— Start —
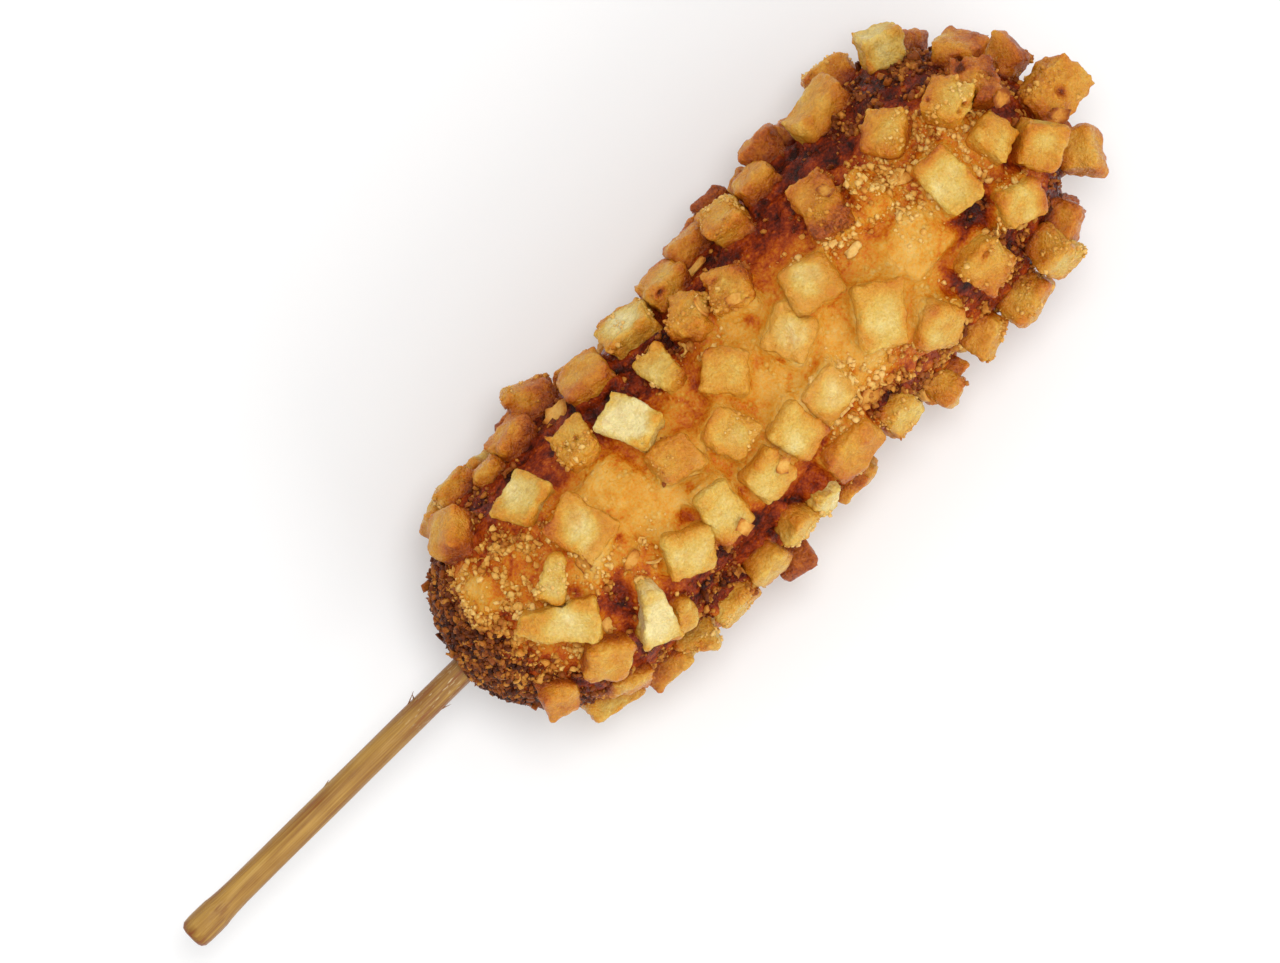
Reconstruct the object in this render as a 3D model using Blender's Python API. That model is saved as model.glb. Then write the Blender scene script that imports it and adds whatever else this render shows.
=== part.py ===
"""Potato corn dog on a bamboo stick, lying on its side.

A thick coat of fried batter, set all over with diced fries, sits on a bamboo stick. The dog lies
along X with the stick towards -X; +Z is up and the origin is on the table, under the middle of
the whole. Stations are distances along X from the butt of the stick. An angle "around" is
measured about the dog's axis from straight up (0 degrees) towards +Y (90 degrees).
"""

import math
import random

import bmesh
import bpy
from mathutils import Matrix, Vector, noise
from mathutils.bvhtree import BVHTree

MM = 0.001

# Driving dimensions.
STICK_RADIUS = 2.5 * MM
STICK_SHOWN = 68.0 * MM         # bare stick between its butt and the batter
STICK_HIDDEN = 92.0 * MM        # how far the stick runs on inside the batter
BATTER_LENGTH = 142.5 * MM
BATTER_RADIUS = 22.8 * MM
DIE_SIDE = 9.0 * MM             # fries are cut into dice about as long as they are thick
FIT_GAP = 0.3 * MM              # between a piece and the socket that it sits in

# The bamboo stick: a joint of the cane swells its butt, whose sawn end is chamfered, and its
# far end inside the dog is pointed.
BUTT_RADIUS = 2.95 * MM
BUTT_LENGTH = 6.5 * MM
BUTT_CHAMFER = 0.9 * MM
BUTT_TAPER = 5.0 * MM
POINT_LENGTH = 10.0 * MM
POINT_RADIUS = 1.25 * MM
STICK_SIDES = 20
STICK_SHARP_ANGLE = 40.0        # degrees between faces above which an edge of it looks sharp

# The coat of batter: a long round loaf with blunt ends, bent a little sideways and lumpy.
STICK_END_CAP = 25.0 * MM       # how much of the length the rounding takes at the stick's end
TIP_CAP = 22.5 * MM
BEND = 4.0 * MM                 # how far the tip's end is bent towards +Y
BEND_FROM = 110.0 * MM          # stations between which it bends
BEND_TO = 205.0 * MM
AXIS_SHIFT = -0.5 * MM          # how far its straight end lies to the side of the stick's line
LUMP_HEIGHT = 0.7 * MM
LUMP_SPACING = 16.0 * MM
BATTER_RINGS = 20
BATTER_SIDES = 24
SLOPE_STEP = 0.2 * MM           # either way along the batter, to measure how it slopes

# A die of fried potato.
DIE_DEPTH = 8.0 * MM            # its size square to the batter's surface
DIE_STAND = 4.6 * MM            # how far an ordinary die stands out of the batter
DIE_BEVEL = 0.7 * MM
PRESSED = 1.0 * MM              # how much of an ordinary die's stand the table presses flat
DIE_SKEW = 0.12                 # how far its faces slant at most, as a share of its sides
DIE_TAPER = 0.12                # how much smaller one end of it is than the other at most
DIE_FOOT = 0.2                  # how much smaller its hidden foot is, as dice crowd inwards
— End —
» **Task to carry out**
Print the listing above from its first line through the line with "on its side.", and stop there.

» **Result**
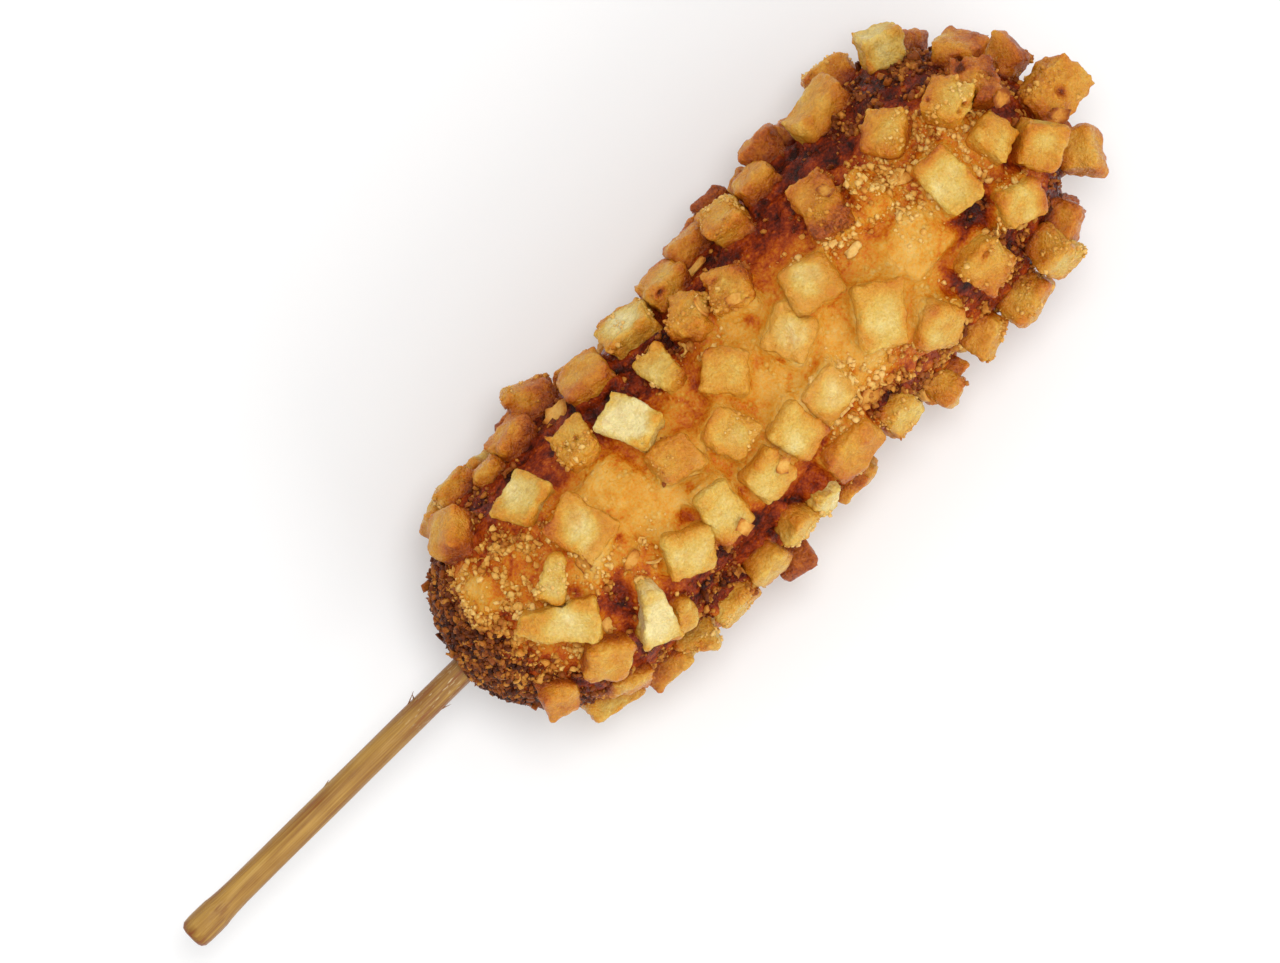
Reconstruct the object in this render as a 3D model using Blender's Python API. That model is saved as model.glb. Then write the Blender scene script that imports it and adds whatever else this render shows.
=== part.py ===
"""Potato corn dog on a bamboo stick, lying on its side.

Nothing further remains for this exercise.